## begin

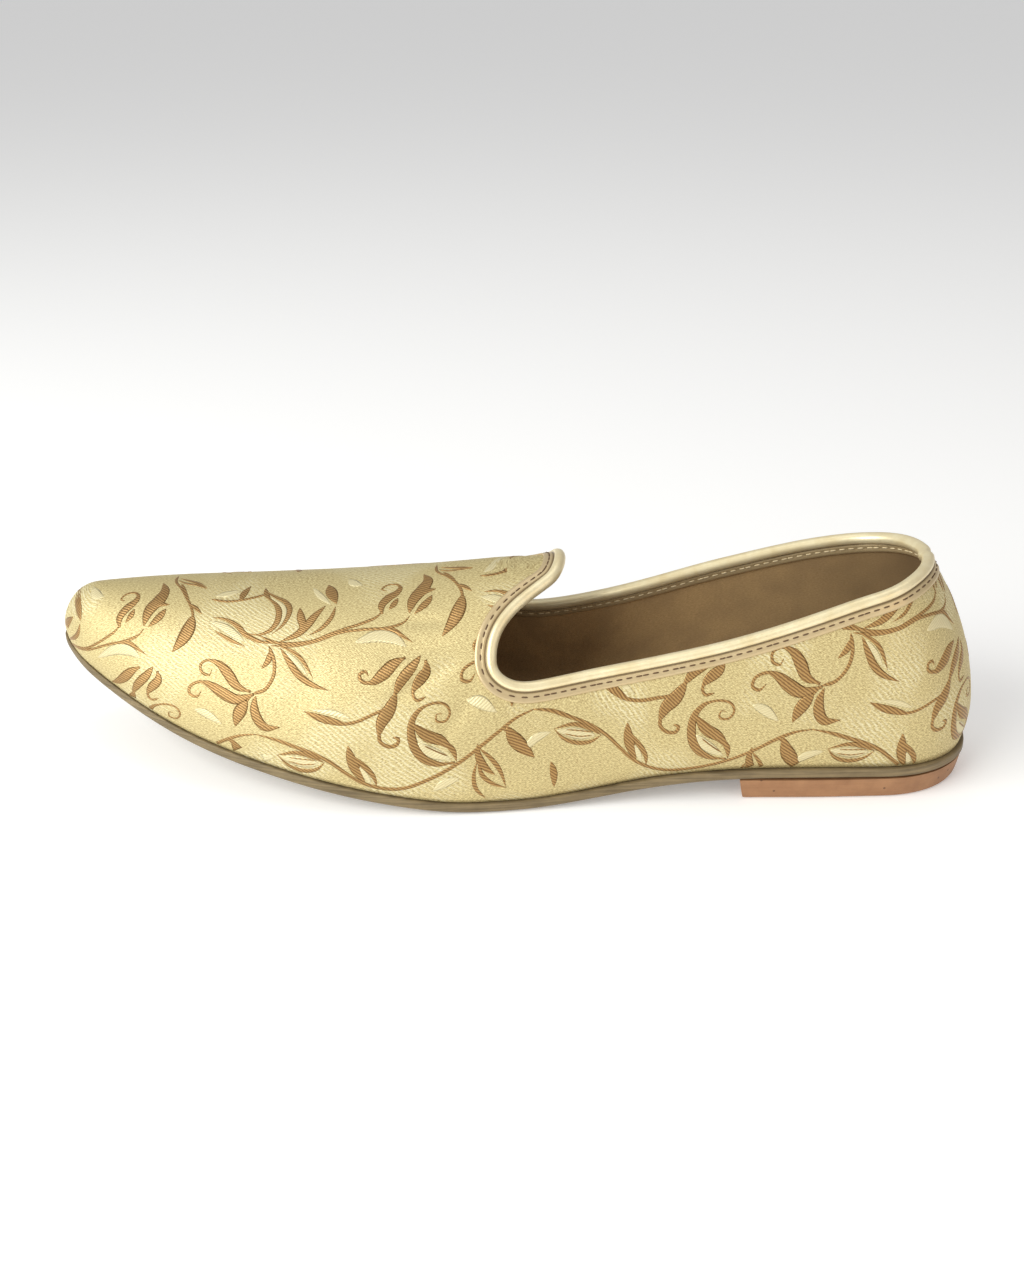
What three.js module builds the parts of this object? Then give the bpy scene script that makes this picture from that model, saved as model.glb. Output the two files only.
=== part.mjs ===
// A left mojari: a slip-on shoe of brocade with a pointed, raised toe, a tongue-shaped throat, a bound
// topline, a thin leather outsole and a low heel block.
// Millimetres, +Z up. The toe points to -X, the wearer's left (lateral) side is -Y.
// A station is the distance from the back of the heel towards the toe, along the shoe's straight axis.

import * as THREE from "three";

// ---------------------------------------------------------------- driving dimensions

const LENGTH = 292; // heel back to toe tip of the outsole
const SOLE_THICKNESS = 3;
const HEEL_HEIGHT = 7; // floor to the underside of the outsole at the heel
const HEEL_BREAST = 75; // station of the heel block's front face
const UPPER_WALL = 1.6; // brocade, canvas and lining together
const INSOLE_THICKNESS = 2.5;
const GAP = 0.3; // clearance between neighbouring pieces
const SOLE_MARGIN = 1.3; // how far the outsole's edge stands out past the upper

const THROAT = 150; // station of the front of the opening
const THROAT_TURN = 11; // length over which the topline turns up into the throat
const TONGUE_TIP = 130; // station of the tongue's rounded tip
const TONGUE_HALF_WIDTH = 12; // at the tongue's shoulders
const TONGUE_SHOULDER = 4; // tip to shoulders, along the shoe

const BINDING_WIDTH = 6.4; // how far each leg of the binding reaches down the upper
const BINDING_THICKNESS = 0.6;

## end

### EXERCISE PROMPT
List all lines above in which the string "three" appears.

### TASK ANSWER
What three.js module builds the parts of this object? Then give the bpy scene script that makes this picture from that model, saved as model.glb. Output the two files only.
import * as THREE from "three";